Me dediqué a perderte

Resultó más sencillo de lo que pensaba. Es más, me asustó su indiferencia, un talento desconocido para mí hasta ese momento.

De repente, ya no me sentía deseada. Edmond no se lanzaba a mis brazos como antes. Yo sabía que estaba nadando entre dos aguas y que, más pronto que tarde, otra ocuparía mi lugar.

Quizás esa mujer aún no había aparecido, pero no tardaría mucho. El hombre al que a pesar de todo aún amaba estaba sentado a mi lado dejando pasar el tiempo. No sabía o no podía resolver la situación. Estaba perdido en su propio laberinto.

Estaba acostumbrado a la perfecta ejecución de sus planes en todos los sentidos. Se paseaba por el mundo con bellezas con las que compartía secretos inconfesables, pero que no tenían nada que decir. Desde mi mundana imperfección, yo le había regalado mi alma.

Sabía que expulsándolo de mi vida también aniquilaría para siempre mi capacidad de enamorarme, pero era una cuestión de supervivencia. Ni él dejaría su rutina trashumante para quedarse conmigo en Barcelona, ni yo me iría a vivir a París esperando a que volviera de una de sus muchas misiones diplomáticas.

—¿Sabes, Edmond? Hace mucho tiempo que he dejado de escucharte —le dije a bocajarro, sin darle tregua—. ¿A qué has venido? ¿A convencerme de que basta con las migajas que me ofreces? ¿Quizá crees que me respetaré tan poco que pensaré que es lo que me merezco y te daré las gracias? Esto habría sido antes, pero ahora que estoy sola en el mundo no me conformo con tan poco.

Respiré un poco antes de continuar:

—Tengo que confesarte que me he equivocado. Me he defraudado a mí misma aceptando tus caprichos, tus reacciones incomprensibles.
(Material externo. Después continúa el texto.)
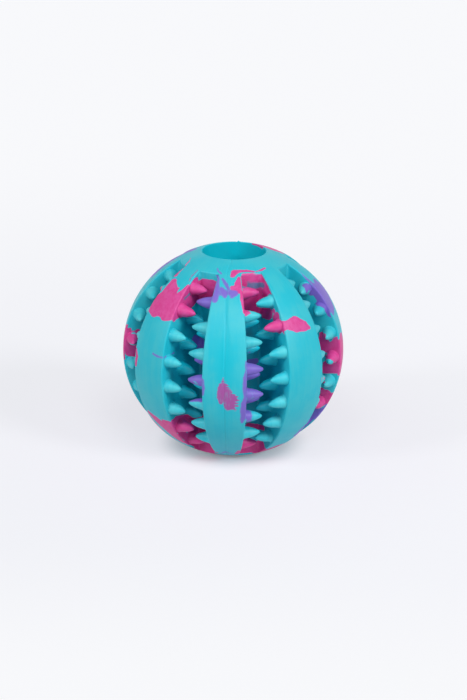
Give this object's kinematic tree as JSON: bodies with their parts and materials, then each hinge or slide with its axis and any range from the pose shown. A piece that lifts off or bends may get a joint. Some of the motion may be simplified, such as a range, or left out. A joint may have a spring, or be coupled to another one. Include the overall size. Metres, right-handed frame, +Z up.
{
  "type": "treat dispensing ball",
  "caption": "Hollow rubber ball for pets, with an open mouth for treats and ribs parted by grooves whose walls carry staggered rows of soft pointed teeth.",
  "frame": {"origin": "centre of the flat ring round the lower opening, on the plane that the ball stands on", "axes": "+Z up along the ball's axis, from the lower opening to the mouth; the first rib, which carries the parting line, faces -Y"},
  "size_m": [0.07, 0.07, 0.0642],
  "materials": {
    "marbled_rubber": "satin moulded rubber, turquoise marbled with pink and purple"
  },
  "bodies": {
    "root": {"core_wall": "marbled_rubber", "mouth_collar": "marbled_rubber", "base_collar": "marbled_rubber", "rib_1": "marbled_rubber", "rib_2": "marbled_rubber", "rib_3": "marbled_rubber", "rib_4": "marbled_rubber", "rib_5": "marbled_rubber", "rib_6": "marbled_rubber", "rib_7": "marbled_rubber", "rib_8": "marbled_rubber", "teeth_1_left_outer": "marbled_rubber", "teeth_1_left_inner": "marbled_rubber", "teeth_1_right_outer": "marbled_rubber", "teeth_1_right_inner": "marbled_rubber", "teeth_2_left_outer": "marbled_rubber", "teeth_2_left_inner": "marbled_rubber", "teeth_2_right_outer": "marbled_rubber", "teeth_2_right_inner": "marbled_rubber", "teeth_3_left_outer": "marbled_rubber", "teeth_3_left_inner": "marbled_rubber", "teeth_3_right_outer": "marbled_rubber", "teeth_3_right_inner": "marbled_rubber", "teeth_4_left_outer": "marbled_rubber", "teeth_4_left_inner": "marbled_rubber", "teeth_4_right_outer": "marbled_rubber", "teeth_4_right_inner": "marbled_rubber", "teeth_5_left_outer": "marbled_rubber", "teeth_5_left_inner": "marbled_rubber", "teeth_5_right_outer": "marbled_rubber", "teeth_5_right_inner": "marbled_rubber", "teeth_6_left_outer": "marbled_rubber", "teeth_6_left_inner": "marbled_rubber", "teeth_6_right_outer": "marbled_rubber", "teeth_6_right_inner": "marbled_rubber", "teeth_7_left_outer": "marbled_rubber", "teeth_7_left_inner": "marbled_rubber", "teeth_7_right_outer": "marbled_rubber", "teeth_7_right_inner": "marbled_rubber", "teeth_8_left_outer": "marbled_rubber", "teeth_8_left_inner": "marbled_rubber", "teeth_8_right_outer": "marbled_rubber", "teeth_8_right_inner": "marbled_rubber"}
  },
  "joints": []
}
No me daba cuenta de que vivía en una ensoñación. ¿Recuerdas cuando nos conocimos en el aeropuerto de El Prat? Me dijiste que yo era como una de las heroínas que admirabas de tus lecturas de juventud. Diste en el clavo, por eso soy como una dama del siglo pasado, permanentemente enamorada del amor. Con todos tus viajes, países y vivencias, aún no has aprendido el significado de la palabra amor. ¡Qué lástima, lo siento por ti! Quiero que salgas de mi vida, pero no olvides que te lo pido sabiendo que nadie te ha querido nunca como yo. He estado a punto de morir por amor, mejor dicho, por desamor, y optaré por quererme más a mí misma.
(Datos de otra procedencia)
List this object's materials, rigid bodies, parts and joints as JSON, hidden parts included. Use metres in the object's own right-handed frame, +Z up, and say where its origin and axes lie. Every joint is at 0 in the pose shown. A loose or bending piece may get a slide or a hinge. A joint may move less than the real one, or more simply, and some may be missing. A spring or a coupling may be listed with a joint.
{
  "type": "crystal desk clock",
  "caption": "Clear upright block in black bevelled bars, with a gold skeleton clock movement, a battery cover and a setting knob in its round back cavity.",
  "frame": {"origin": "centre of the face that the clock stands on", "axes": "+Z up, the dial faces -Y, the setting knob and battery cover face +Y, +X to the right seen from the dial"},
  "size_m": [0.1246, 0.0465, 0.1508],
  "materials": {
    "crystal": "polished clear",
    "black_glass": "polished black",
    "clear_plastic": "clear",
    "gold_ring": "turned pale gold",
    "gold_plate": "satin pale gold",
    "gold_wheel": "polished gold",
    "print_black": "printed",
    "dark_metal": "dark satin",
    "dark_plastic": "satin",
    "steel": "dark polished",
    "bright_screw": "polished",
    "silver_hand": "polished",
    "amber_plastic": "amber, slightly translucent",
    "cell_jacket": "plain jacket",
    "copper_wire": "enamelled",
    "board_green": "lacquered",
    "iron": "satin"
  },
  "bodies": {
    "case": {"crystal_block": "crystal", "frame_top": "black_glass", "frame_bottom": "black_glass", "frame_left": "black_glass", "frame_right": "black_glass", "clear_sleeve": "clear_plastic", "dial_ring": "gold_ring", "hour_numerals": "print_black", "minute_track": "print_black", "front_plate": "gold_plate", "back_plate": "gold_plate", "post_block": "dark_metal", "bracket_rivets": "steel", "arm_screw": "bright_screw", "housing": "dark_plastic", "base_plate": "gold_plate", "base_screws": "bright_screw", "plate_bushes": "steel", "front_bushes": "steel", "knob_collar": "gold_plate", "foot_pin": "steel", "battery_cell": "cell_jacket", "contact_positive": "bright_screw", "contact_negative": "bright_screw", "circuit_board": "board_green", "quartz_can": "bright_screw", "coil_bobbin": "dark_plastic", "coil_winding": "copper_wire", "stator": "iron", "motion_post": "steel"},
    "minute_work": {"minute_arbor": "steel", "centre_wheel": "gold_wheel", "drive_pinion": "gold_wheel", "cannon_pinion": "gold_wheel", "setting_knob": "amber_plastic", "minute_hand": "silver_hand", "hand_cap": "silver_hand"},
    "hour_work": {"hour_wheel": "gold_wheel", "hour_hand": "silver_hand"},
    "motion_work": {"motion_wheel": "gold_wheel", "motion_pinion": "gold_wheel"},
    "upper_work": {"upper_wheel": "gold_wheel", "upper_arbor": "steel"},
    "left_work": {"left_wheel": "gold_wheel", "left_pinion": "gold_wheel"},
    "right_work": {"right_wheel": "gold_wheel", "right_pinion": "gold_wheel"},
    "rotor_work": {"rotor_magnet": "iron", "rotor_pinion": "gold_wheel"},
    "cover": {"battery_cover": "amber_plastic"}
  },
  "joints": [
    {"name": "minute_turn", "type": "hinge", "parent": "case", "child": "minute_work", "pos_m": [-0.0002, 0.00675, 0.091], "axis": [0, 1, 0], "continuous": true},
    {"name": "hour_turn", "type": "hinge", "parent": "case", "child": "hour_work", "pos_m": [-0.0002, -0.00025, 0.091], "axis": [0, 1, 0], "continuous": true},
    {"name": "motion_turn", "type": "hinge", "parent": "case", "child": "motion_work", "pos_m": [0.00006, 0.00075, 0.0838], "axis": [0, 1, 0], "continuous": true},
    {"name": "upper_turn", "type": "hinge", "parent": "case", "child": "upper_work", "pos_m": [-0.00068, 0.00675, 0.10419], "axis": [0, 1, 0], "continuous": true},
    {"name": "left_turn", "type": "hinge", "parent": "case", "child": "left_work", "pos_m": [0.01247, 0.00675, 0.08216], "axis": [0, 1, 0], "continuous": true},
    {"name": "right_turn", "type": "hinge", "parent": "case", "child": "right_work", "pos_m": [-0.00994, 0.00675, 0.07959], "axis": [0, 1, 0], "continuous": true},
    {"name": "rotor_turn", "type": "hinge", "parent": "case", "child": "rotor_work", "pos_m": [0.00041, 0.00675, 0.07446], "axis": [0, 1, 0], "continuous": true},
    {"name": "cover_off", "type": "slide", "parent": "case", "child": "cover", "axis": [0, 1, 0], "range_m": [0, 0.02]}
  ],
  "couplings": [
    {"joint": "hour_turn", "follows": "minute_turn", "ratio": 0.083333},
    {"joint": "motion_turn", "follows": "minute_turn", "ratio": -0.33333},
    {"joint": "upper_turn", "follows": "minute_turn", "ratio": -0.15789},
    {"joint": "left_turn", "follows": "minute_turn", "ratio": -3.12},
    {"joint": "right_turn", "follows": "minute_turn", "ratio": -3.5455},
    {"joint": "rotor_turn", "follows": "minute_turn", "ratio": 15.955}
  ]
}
Tan solo quería que se fuera. No tenía miedo de cambiar de opinión, nunca había tenido tan claras las cosas con respecto a él. De repente, se había hecho de día y lo que veía no me gustaba.

—Me has destrozado el corazón, pero tienes razón: tu amor propio te ha salvado. Te he querido como yo puedo hacerlo, sin comprometerme más allá del día de hoy. Te lo dije la primera noche que pasamos juntos en París. Tengo miedo de perderte, pero no pienso cambiar. Te echaré mucho de menos y te amaré hasta el final de mis días, pero no puedo ofrecerte nada más. Has curado la herida antes de que se infecte y has hecho bien.
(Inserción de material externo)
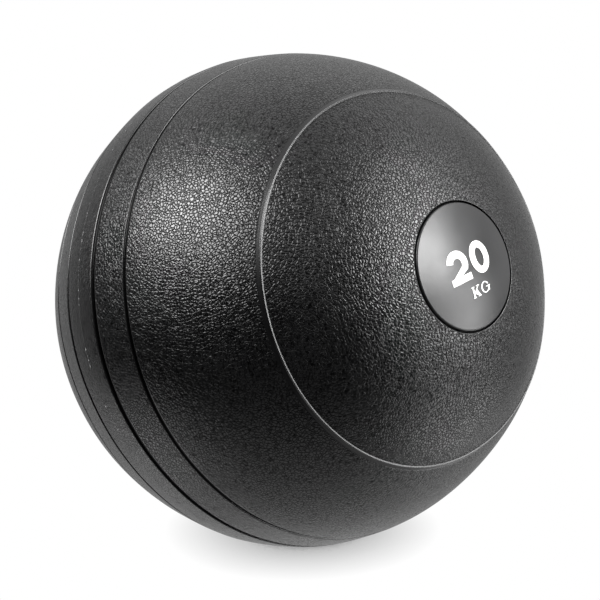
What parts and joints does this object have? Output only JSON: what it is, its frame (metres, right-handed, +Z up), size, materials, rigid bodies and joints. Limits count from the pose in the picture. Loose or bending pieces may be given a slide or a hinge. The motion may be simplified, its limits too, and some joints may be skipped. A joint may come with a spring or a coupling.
{
  "type": "medicine ball",
  "caption": "Heavy sand-filled exercise ball: moulded soft shell with stepped equatorial bands, a smooth marked disc at the front pole, and a filling plug at the rear.",
  "frame": {"origin": "the ball's centre", "axes": "+Z up with the ball standing on its flat patch; the marked disc's pole points towards -Y, 15 degrees above level; X is level, across the ball"},
  "size_m": [0.2804, 0.276, 0.2755],
  "materials": {
    "shell": "black soft PVC, pebble grained, low sheen",
    "disc": "black soft PVC, smooth satin",
    "plug": "black rubber, smooth, slightly matt",
    "ink": "white pad-printed ink",
    "sand": "loose dark iron sand"
  },
  "bodies": {
    "ball": {"outer_shell": "shell", "weight_disc": "disc", "rear_disc": "disc", "weight_numerals": "ink", "unit_letters": "ink", "sand_fill": "sand"},
    "plug": {"fill_plug": "plug"}
  },
  "joints": [
    {"name": "plug_pull", "type": "slide", "parent": "ball", "child": "plug", "axis": [0, 0.9659, -0.2588], "range_m": [0, 0.03]}
  ]
}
Dicho esto, se levantó y yo hice lo mismo. Lo acompañé hasta la puerta. No hubo ni una lágrima ni un grito ni un reproche. La más absoluta de las desafecciones, como si aquella escena, para mí nueva y dolorosa, Edmond la hubiera vivido mil veces antes.

Al darnos el último abrazo, intenté buscar en mi corazón un poco de dolor, pero tan solo sentí una agradable sensación de libertad.

Se fue sin mirar atrás, tal como había llegado. Paró un taxi. Mientras se alejaba, recordé una vieja canción del mexicano Alejandro Fernández: «Él se había dedicado a perderme y yo a quererlo».